One honest opinion here: if a contractor is pushing PACE financing in the first 15 minutes of a sales call, before they've done a load calculation or energy audit, they're more interested in closing the deal than solving your problem. A good contractor explains the equipment first. Financing is secondary.
What If You Already Signed a PACE Agreement?
First, don't panic. But do act fast.
If you're within the rescission window — typically 3 business days for door-to-door sales under the FTC Cooling Off Rule — you can cancel without penalty. Send your cancellation notice in writing, dated, and keep a copy.
If work has already started or the rescission window has closed, contact a Texas attorney who handles consumer finance. The Texas Attorney General's office has an active consumer protection division at 800-621-0508. If a contractor misrepresented the nature of the product — said it was a grant, claimed utility sponsorship, or misrepresented the lien priority — you may have grounds for a complaint.
If your mortgage lender contacts you about the lien, respond immediately. Ignoring that letter does not make the problem smaller.

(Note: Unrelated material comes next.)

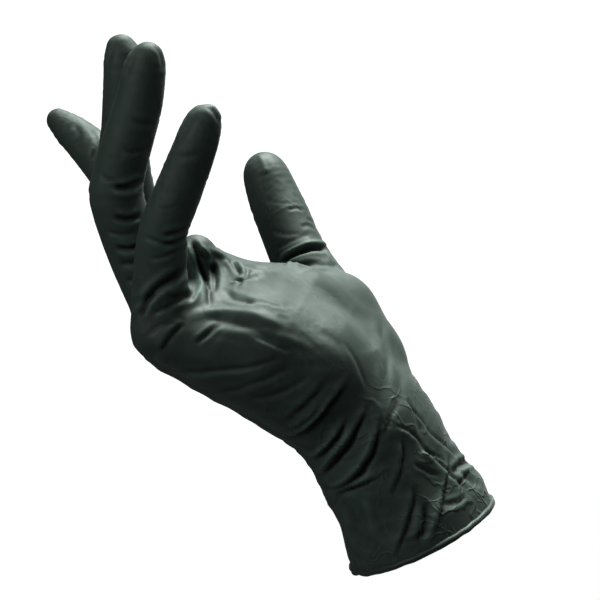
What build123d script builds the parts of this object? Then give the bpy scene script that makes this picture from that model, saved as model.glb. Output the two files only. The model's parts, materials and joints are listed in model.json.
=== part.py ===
# Disposable nitrile glove, medium, in the shape it takes on a right hand with the
# palm turned up and the fingers half curled.  Millimetres, +Z up, +X towards the
# cuff, +Y towards the thumb side.  Origin: centre of the cuff opening.
#
# The real glove is one dipped film with a rolled bead.  Here the film is divided
# into the zones between which it flexes: stiff-shaped sleeves over the bones and
# folds over the joints.  Every zone is a thin open shell.
from build123d import *
import os

# ---------------------------------------------------------------- dimensions
film = 0.5            # wall of every zone
gap = 0.35            # clearance between zones that move apart
bead_r = 0.9          # radius of the rolled bead at the cuff

# joint centres of each digit: root, middle joint, end joint, centre of the tip
little = [(-82.5, -34.0, 72.9), (-83.0, -43.0, 102.5), (-75.0, -48.0, 122.1), (-69.5, -51.0, 136.5)]
ring = [(-86.4, -16.0, 81.3), (-99.0, -26.0, 117.0), (-94.0, -32.0, 142.5), (-89.9, -35.0, 158.4)]
middle = [(-88.5, 2.0, 85.4), (-98.0, -8.0, 125.2), (-97.9, -13.0, 149.3), (-97.7, -16.0, 163.9)]
index = [(-79.8, 19.6, 85.5), (-97.4, 33.0, 112.7), (-113.7, 43.0, 131.2), (-124.9, 49.0, 143.4)]
thumb = [(-26.0, 25.0, 72.0), (-30.5, 38.0, 85.3), (-43.7, 50.0, 113.0), (-50.5, 54.0, 126.1)]

# how far along the first bone each digit flexes at its root, just clear of the webs
little_root, ring_root, middle_root, index_root, thumb_root = 14.4, 16.0, 16.0, 15.0, 12.5

# film radius at the root, the middle joint, the end joint and the tip
little_r = [9.0, 8.0, 7.3, 6.0]
ring_r = [9.1, 8.7, 8.0, 6.6]
middle_r = [9.1, 8.8, 8.1, 6.6]
index_r = [9.1, 8.9, 8.0, 6.2]
thumb_r = [14.5, 11.5, 10.3, 8.2]

root_half = 4.3       # half length of the fold at the root of a finger or the thumb
bend_half = 7.3       # half length of the fold over a middle joint
tip_half = 5.0        # half length of the fold over an end joint
thumb_reach = 10.0    # how far the thumb opening stands off the thumb's root joint
thumb_half = 7.5      # half length of the fold over the thumb's joint

wrist = (-17.8, -4.0, 37.2)          # centre of the wrist
palm_dir = Vector(-0.846, -0.02, 0.533)   # wrist towards the knuckles
across = Vector(0.10, 0.945, 0.31)        # little finger side towards thumb side
cuff_dir = Vector(0.43, 0.097, -0.898)    # wrist towards the cuff opening
wrist_half = 9.0      # half length of the fold at the wrist

# palm cross-sections: distance from the wrist, width, thickness, lift to the palm side
palm_sections = [(wrist_half + gap, 57, 45, 1.0), (24, 68, 49, 7.0), (48, 80, 47, 7.0),
                 (68, 80, 34, 1.0), (80, 60, 18, 0.0)]
# cuff cross-sections: distance from the wrist, width, thickness
cuff_sections = [(wrist_half, 57, 46), (24, 60, 49), (41.6, 65, 57)]


# ---------------------------------------------------------------- helpers
def unit(v):
    return v * (1.0 / v.length)


def along(a, b, d):
    """Point at distance d from a towards b."""
    a, b = Vector(*a), Vector(*b)
    return a + unit(b - a) * d


def reach(a, b):
    return (Vector(*b) - Vector(*a)).length


def radius(a, b, ra, rb, d):
    """Film radius at distance d from a, tapering evenly from ra to rb."""
    return ra + (rb - ra) * d / reach(a, b)


def cross_section(origin, direction, sideways):
    """Plane square to direction with its x axis along sideways."""
    d = unit(direction)
    x = unit(sideways - d * sideways.dot(d))
    return Plane(origin=origin, x_dir=x, z_dir=d)


def sleeve(a, b, ra, rb, start, end):
    """Open tapered tube on the line a-b from distance start to distance end."""
    r0, r1 = radius(a, b, ra, rb, start), radius(a, b, ra, rb, end)
    base = Plane(origin=along(a, b, start), z_dir=unit(Vector(*b) - Vector(*a)))
    profile = Plane(origin=base.origin, x_dir=base.x_dir, z_dir=base.y_dir * -1.0)
    with BuildPart() as tube:
        with BuildSketch(profile):
            with BuildLine():
                Polyline((r0 - film, 0), (r0, 0), (r1, end - start), (r1 - film, end - start), close=True)
            make_face()
        revolve(axis=Axis(base.origin, base.z_dir))
    return tube


def fingertip(a, b, ra, rb, start):
    """Closed end of a digit: a tapered tube with a round cap about b."""
    r0 = radius(a, b, ra, rb, start)
    top = reach(a, b) - start
    base = Plane(origin=along(a, b, start), z_dir=unit(Vector(*b) - Vector(*a)))
    profile = Plane(origin=base.origin, x_dir=base.x_dir, z_dir=base.y_dir * -1.0)
    with BuildPart() as tip:
        with BuildSketch(profile):
            with BuildLine():
                Line((r0 - film, 0), (r0, 0))
                Line((r0, 0), (rb, top))
                RadiusArc((rb, top), (0, top + rb), -rb)
                Line((0, top + rb), (0, top + rb - film))
                RadiusArc((0, top + rb - film), (rb - film, top), rb - film)
                Line((rb - film, top), (r0 - film, 0))
            make_face()
        revolve(axis=Axis(base.origin, base.z_dir))
    return tip


def fold(a, j, b, r_at, half_in, half_out):
    """Bent tube over joint j, from half_in before it (on a-j) to half_out after it (on j-b)."""
    before, after = along(j, a, half_in), along(j, b, half_out)
    crown = (before + after) * 0.25 + Vector(*j) * 0.5
    with BuildPart() as elbow:
        for wall, how in ((0.0, Mode.ADD), (film, Mode.SUBTRACT)):
            for point, direction in ((before, Vector(*j) - before), (crown, after - before),
                                     (after, after - Vector(*j))):
                with BuildSketch(cross_section(point, direction, across)):
                    Circle(r_at - wall)
            loft(mode=how)
    return elbow


os.makedirs("parts", exist_ok=True)


def keep(builder, name):
    builder.part.label = name
    export_step(builder.part, "parts/" + name + ".step")


# ---------------------------------------------------------------- cuff
cuff_end = Vector(*wrist) + cuff_dir * cuff_sections[-1][0]
with BuildPart() as cuff_sleeve:
    for wall, how in ((0.0, Mode.ADD), (film, Mode.SUBTRACT)):
        for distance, width, thick in cuff_sections:
            with BuildSketch(cross_section(Vector(*wrist) + cuff_dir * distance, cuff_dir, across)):
                Ellipse(width / 2 - wall, thick / 2 - wall)
        loft(mode=how)
keep(cuff_sleeve, "cuff_sleeve")

rim = cross_section(cuff_end + cuff_dir * bead_r, cuff_dir, across)
with BuildPart() as cuff_bead:
    with BuildLine(rim) as rim_line:
        EllipticalCenterArc((0, 0), cuff_sections[-1][1] / 2 - bead_r, cuff_sections[-1][2] / 2 - bead_r,
                            start_angle=0, arc_size=360)
    with BuildSketch(Plane(origin=rim_line.line @ 0, z_dir=rim_line.line % 0)):
        Circle(bead_r)
    sweep(path=rim_line.line)
keep(cuff_bead, "cuff_bead")

# ---------------------------------------------------------------- wrist fold
wrist_in = cross_section(Vector(*wrist) + cuff_dir * wrist_half, cuff_dir * -1.0, across)
wrist_mid = cross_section(Vector(*wrist), palm_dir - cuff_dir, across)
wrist_out = cross_section(Vector(*wrist) + palm_dir * wrist_half, palm_dir, across)
with BuildPart() as wrist_fold:
    for wall, how in ((0.0, Mode.ADD), (film, Mode.SUBTRACT)):
        for plane, width, thick in ((wrist_in, 57, 46), (wrist_mid, 55, 43), (wrist_out, 57, 44)):
            with BuildSketch(plane):
                Ellipse(width / 2 - wall, thick / 2 - wall)
        loft(mode=how)
keep(wrist_fold, "wrist_fold")

# ---------------------------------------------------------------- palm and back of the hand
roots = ((little, little_r, little_root), (ring, ring_r, ring_root),
         (middle, middle_r, middle_root), (index, index_r, index_root))
palm_up = unit(across.cross(palm_dir))
with BuildPart() as hand_body:
    for wall, how in ((0.0, Mode.ADD), (film, Mode.SUBTRACT)):
        past = 0.0 if wall == 0.0 else 5.0
        for distance, width, thick, lift in palm_sections:
            inward = wall if distance == palm_sections[-1][0] else 0.0
            with BuildSketch(cross_section(Vector(*wrist) + palm_dir * (distance - inward) + palm_up * lift,
                                           palm_dir, across)):
                Ellipse(width / 2 - wall, thick / 2 - wall)
        loft(mode=how)
        for joints, radii, flex in roots:
            with Locations(Vector(*joints[0])):
                Sphere(radii[0] - wall, mode=how)
            with BuildSketch(cross_section(joints[0], Vector(*joints[1]) - Vector(*joints[0]), across)):
                Circle(radii[0] - wall)
            extrude(amount=flex - root_half + past, mode=how)
        # ball of the thumb, from the wrist to the thumb's root joint
        for point, size in ((thumb[0], thumb_r[0]), (thumb[1], thumb_r[1])):
            with Locations(Vector(*point)):
                Sphere(size - wall, mode=how)
        for point, size in ((thumb[0], thumb_r[0]), (thumb[1], thumb_r[1])):
            with BuildSketch(cross_section(point, Vector(*thumb[1]) - Vector(*thumb[0]), across)):
                Circle(size - wall)
        loft(mode=how)
        with BuildSketch(cross_section(thumb[1], Vector(*thumb[2]) - Vector(*thumb[1]), across)):
            Circle(thumb_r[1] - wall)
        extrude(amount=thumb_root - root_half + past, mode=how)
keep(hand_body, "hand_body")

# ---------------------------------------------------------------- fingers
for finger, joints, radii, flex in (("little", little, little_r, little_root), ("ring", ring, ring_r, ring_root),
                                    ("middle", middle, middle_r, middle_root), ("index", index, index_r, index_root)):
    a, b, c, d = joints
    keep(sleeve(a, b, radii[0], radii[0], flex - root_half, flex + root_half - gap), finger + "_root_fold")
    keep(sleeve(a, b, radii[0], radii[1], flex + root_half, reach(a, b) - bend_half), finger + "_proximal_sleeve")
    keep(fold(a, b, c, radii[1], bend_half, bend_half - gap), finger + "_knuckle_fold")
    keep(sleeve(b, c, radii[1], radii[2], bend_half, reach(b, c) - tip_half), finger + "_middle_sleeve")
    keep(fold(b, c, d, radii[2], tip_half, tip_half - gap), finger + "_tip_fold")
    keep(fingertip(c, d, radii[2], radii[3], tip_half), finger + "_fingertip")

# ---------------------------------------------------------------- thumb
a, b, c, d = thumb
keep(sleeve(b, c, thumb_r[1], thumb_r[1], thumb_root - root_half, thumb_root + root_half - gap), "thumb_root_fold")
keep(sleeve(b, c, thumb_r[1], thumb_r[2], thumb_root + root_half, reach(b, c) - thumb_half), "thumb_proximal_sleeve")
keep(fold(b, c, d, thumb_r[2], thumb_half, thumb_half - gap), "thumb_knuckle_fold")
keep(fingertip(c, d, thumb_r[2], thumb_r[3], thumb_half), "thumb_tip")
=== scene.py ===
# Disposable nitrile glove, worn shape.  One film, modelled as one surface and divided
# where it flexes.  Metres, row frame.
import json
import math
import bpy
import numpy as np
import openvdb
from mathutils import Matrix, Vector

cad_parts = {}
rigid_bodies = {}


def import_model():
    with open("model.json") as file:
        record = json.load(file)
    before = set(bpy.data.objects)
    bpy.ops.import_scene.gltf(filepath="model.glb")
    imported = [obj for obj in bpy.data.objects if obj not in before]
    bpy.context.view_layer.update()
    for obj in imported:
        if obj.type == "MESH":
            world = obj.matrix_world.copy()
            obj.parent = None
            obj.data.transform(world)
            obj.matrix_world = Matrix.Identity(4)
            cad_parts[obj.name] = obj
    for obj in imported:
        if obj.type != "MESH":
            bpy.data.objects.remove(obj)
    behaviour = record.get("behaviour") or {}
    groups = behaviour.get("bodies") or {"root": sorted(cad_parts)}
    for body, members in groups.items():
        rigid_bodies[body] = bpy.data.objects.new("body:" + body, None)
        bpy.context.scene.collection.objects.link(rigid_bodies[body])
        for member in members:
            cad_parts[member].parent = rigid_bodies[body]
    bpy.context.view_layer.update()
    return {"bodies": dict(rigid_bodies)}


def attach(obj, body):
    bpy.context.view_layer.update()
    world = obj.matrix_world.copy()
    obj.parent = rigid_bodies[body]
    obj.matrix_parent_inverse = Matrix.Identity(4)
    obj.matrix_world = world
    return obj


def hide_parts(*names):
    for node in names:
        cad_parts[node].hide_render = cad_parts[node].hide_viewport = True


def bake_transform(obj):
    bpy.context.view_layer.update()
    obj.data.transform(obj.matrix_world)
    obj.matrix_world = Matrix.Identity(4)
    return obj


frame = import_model()

# ------------------------------------------------------------------ skeleton, in millimetres
EYE = np.array([-39.0, -838.0, 80.0])   # the camera's place, level with the palm
REACH = 830.0                           # from there to the front plane, y = -8


def front(P):
    """Places on the upright front plane in line with points P: x, z."""
    Q = P - EYE
    s = REACH / Q[:, 1]
    return np.stack([EYE[0] + Q[:, 0] * s, EYE[2] + Q[:, 2] * s], 1)


def unit(v):
    v = np.asarray(v, float)
    return v / np.linalg.norm(v)


ACROSS = unit([0.10, 0.945, 0.31])
PALM = unit([-0.846, -0.02, 0.533])
UP = unit(np.cross(ACROSS, PALM))
CUFF = unit([0.43, 0.097, -0.898])
WRIST = np.array([-17.8, -4.0, 37.2])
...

The Short Version for East Texas Homeowners
PACE financing is a real product with specific uses. It is not free money, it is not a utility rebate, and it is not risk-free. The lien structure creates complications for anyone who might sell, refinance, or whose mortgage servicer objects to super-priority assessments.
For homeowners in Liberty County, Chambers County, and the Baytown-Crosby-Highlands stretch of Harris County, the practical advice is this: if someone offers you PACE financing, take 48 hours before signing. Call your mortgage servicer. Look up the contractor's TDLR license. Run the APR numbers. And get at least one competing quote — on both the equipment and the financing — from someone who didn't knock on your door.
The product might still make sense for you. But you should make that call with clear eyes, not during a two-hour sales presentation at your kitchen table.